I got to the building, took the elevator up the sixth floor, signed in, and took in my surroundings. A couple of shockers right off the bat: there were only four of us, I was the only male, and I was the youngest by at least 25 years. I was fine with it. The facilitator was cute, so I definitely wasn’t regretting my decision to participate or anything.
We were seated comfortably on some couches arranged in a semi-circle, facing our facilitator; a wall of two-way mirrors was directly behind the plaid shirted market researcher.
He started us off with a simple icebreaker: name, favorite bean, and most memorable bean dish.
Once the woman whom I will affectionately refer to as “The Cat Lady” stepped off of her soapbox of why excess sodium consumption is bad for us, I was able to give the group a sense of who I was.
“Shane and garbanzo,” I said confidently, as if those two words were as synonymous as peanut butter and jelly. I then launched into my elaborate peanut sauce recipe that includes most every vegetable and a can of chickpeas.
The room was clearly taken aback by my culinary prowess. I shot The Cat Lady some “I ain’t no techie” side-eye before passing the torch on to “Lady Narcolepsy.” She told us all about her passion for dried beans (…) before letting “Miss ‘It Sounds Good, But I’d Never Feed It To My Children,’” shatter the remaining ice.
Over the course of the next hour and a half, we navigated some challenging waters as a group. My favorite was probably when the market researcher, in complete seriousness, told us that he had a surprise for us.

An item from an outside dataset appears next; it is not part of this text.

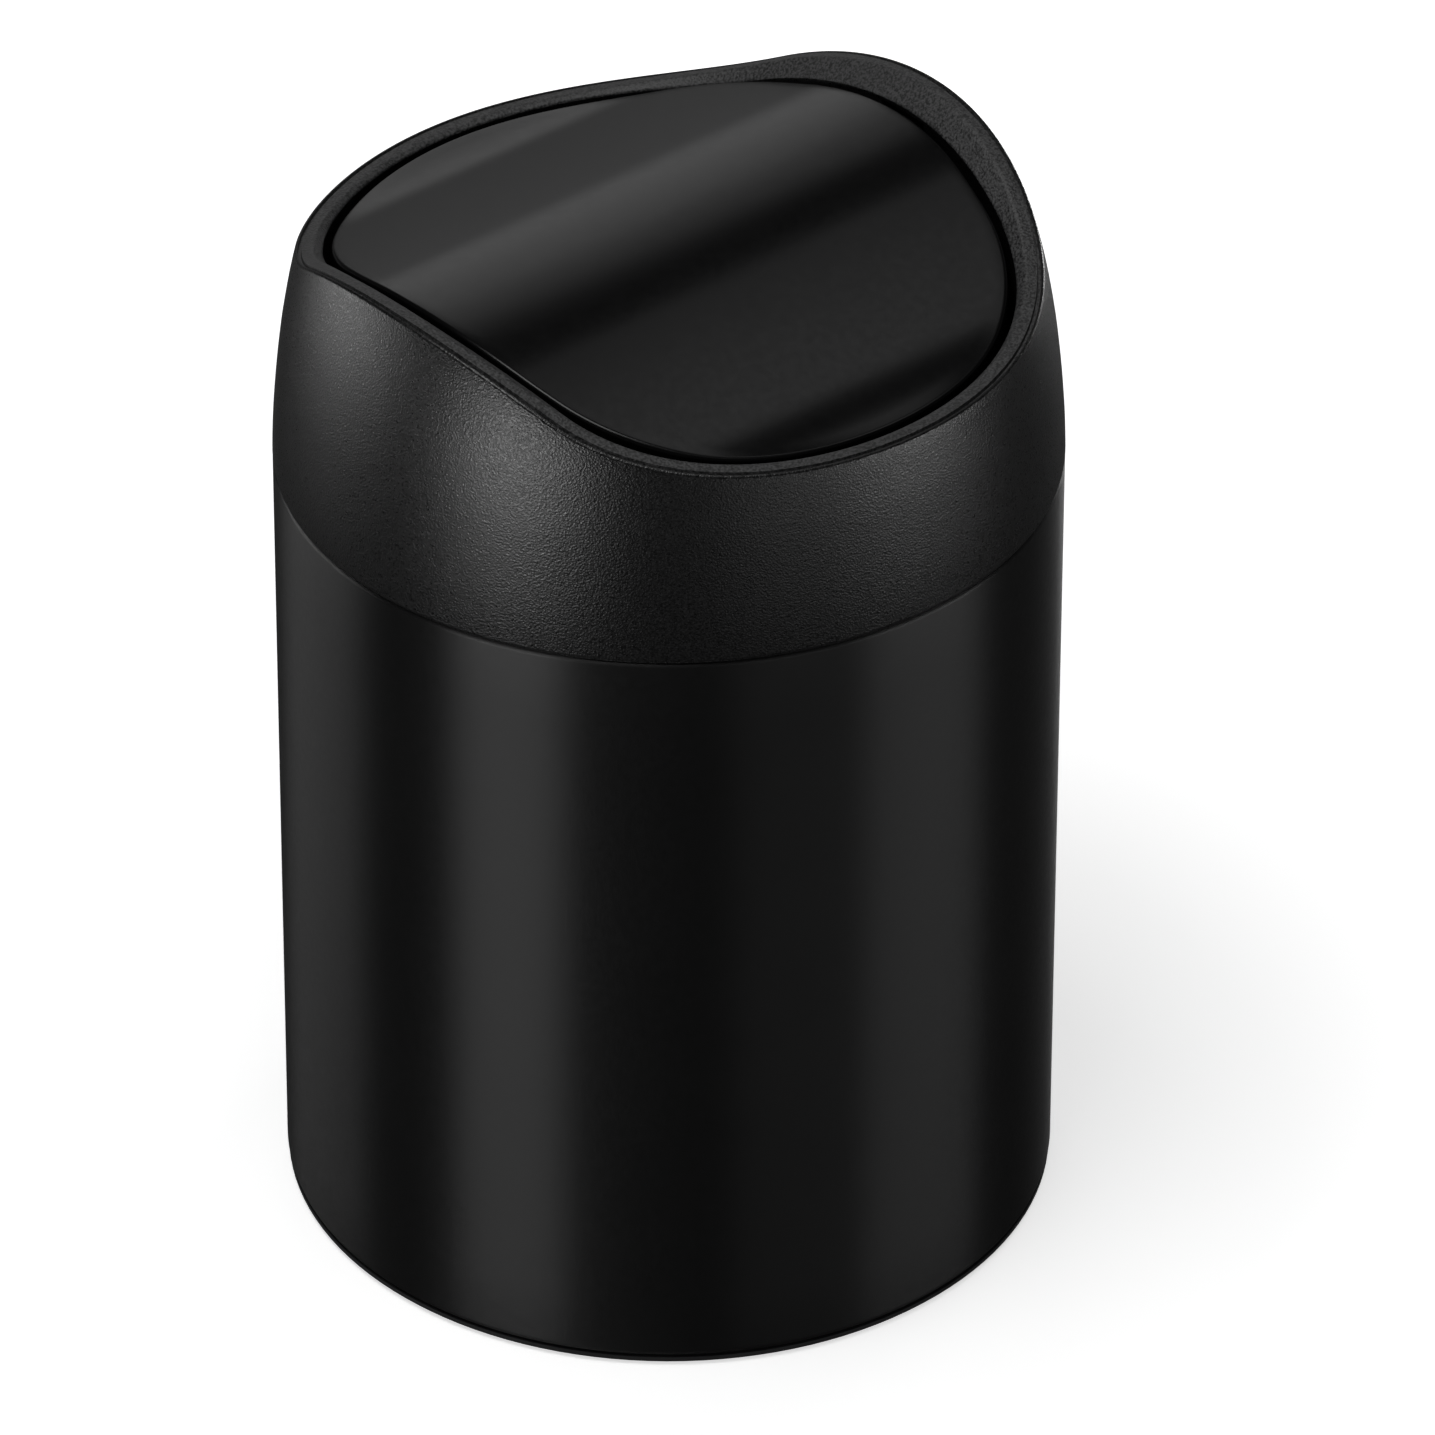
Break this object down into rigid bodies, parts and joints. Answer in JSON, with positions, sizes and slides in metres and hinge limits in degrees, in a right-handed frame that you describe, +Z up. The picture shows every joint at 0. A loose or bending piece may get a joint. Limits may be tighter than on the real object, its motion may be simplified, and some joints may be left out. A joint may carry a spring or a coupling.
{
  "type": "countertop trash can",
  "caption": "Round countertop trash can: straight metal body, lift-off collar with a saddle-shaped rim, and a ridge-shaped flap that swings both ways.",
  "frame": {"origin": "centre of the face the can stands on, on the table plane", "axes": "+Z up along the body; the flap's pivot axis runs along X through the two high points of the rim; the low sides of the rim face -Y (front) and +Y (rear)"},
  "size_m": [0.1222, 0.1222, 0.1765],
  "materials": {
    "body_paint": "satin powder coat",
    "grained_plastic": "fine leather grain",
    "satin_plastic": "satin",
    "dark_plastic": "smooth matte",
    "bearing_plastic": "natural acetal",
    "soft_rubber": "matte",
    "steel": "zinc plated"
  },
  "bodies": {
    "body": {"body_tube": "body_paint", "body_floor": "steel", "base_ring": "dark_plastic", "base_tread": "soft_rubber"},
    "collar": {"collar_shell": "grained_plastic", "collar_insert": "dark_plastic", "grip_ring": "soft_rubber", "collar_screws": "steel", "bush_left": "bearing_plastic", "bush_right": "bearing_plastic"},
    "flap": {"flap_skin": "satin_plastic", "flap_tray": "dark_plastic", "weight_front": "steel", "weight_rear": "steel", "pin_left": "steel", "pin_right": "steel", "flap_screws": "steel"}
  },
  "joints": [
    {"name": "collar_lift", "type": "slide", "parent": "body", "child": "collar", "axis": [0, 0, 1], "range_m": [0, 0.06]},
    {"name": "flap_swing", "type": "hinge", "parent": "collar", "child": "flap", "pos_m": [0, 0, 0.168], "axis": [1, 0, 0], "range_deg": [-80, 80]}
  ]
}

Standing up, he walked over to a long, long table. Whatever clutter sat on the table was hidden by an equally long, black cloth. In dramatic fashion, the plaid shirted researcher ripped away the cloth to reveal mountains of canned beans. Not just canned, actually. There were beans in glass jars, beans in cardboard boxes, beans in plastic bags, and beans in strange containers that I can only assume were 3D printed. It was a mess. And it was our task to “sort them” in a way that “made sense” to the “group.” Some surprise.
We also had to answer all of these questions about what we thought about potentially having heirloom beans, sourced directly from places like India and Turkey and Peru, available in our local grocery stores. The poor guy had no idea what he was getting himself into.
I don’t know exactly how long I rambled on for, but it was awhile. I covered all the major talking points: the need to eat locally, not to mention seasonally, and how it makes absolutely zero sense to ship canned beans 7,538 miles from around the world to a Safeway.
I was quickly turning into a market researcher’s worst nightmare. The women had shifted their focus from his questions to my environmentalism and, let’s just say that if that marketing campaign ever gains traction, I know three new recruits that would be more than happy to lead a Greenpeace petition against it.
As we neared the end of the study, our facilitator, with a few more gray hairs and a couple of deepened wrinkles, announced that he had yet another surprise for us. This time, we’d actually get to try some beans.
After the hype of flavorful, internationally inspired canned beans, I definitely had something other than what was placed in front of me in mind.
“Are these baked beans?” croaked Lady Narcolepsy, awakening from a nap.
“Just give ‘em a try and tell me what you think,” the clearly tired market researcher said.
“Yep, these are definitely baked beans,” said Miss ‘It Sounds Good, But I’d Never Feed It To My Children.’
“And does anyone want to guess which brand of beans these are?”
“Heinz,” I said.
The group looked at me as if I myself was a large baked bean.
“How do you know that?” someone asked.
“What? I’m from Pittsburgh.”
The market researcher shrugged as if he should have thought to put that as a separate question on the initial survey. “Yep, they’re Heinz’s beans all right.”
“Thank you all for your time. If you want to grab your things, we’ll have your checks for you at the front desk.”
I sprung up from the couch, allowed my eyes to linger, probably for a second too long, on what remained of the uneaten baked beans, thought better of it, and went to collect my earnings.
You can take the man out of Pittsburgh, but you can’t take the Heinz out of his taste buds.
And maybe not surprisingly, I can’t seem to get myself into another market research study.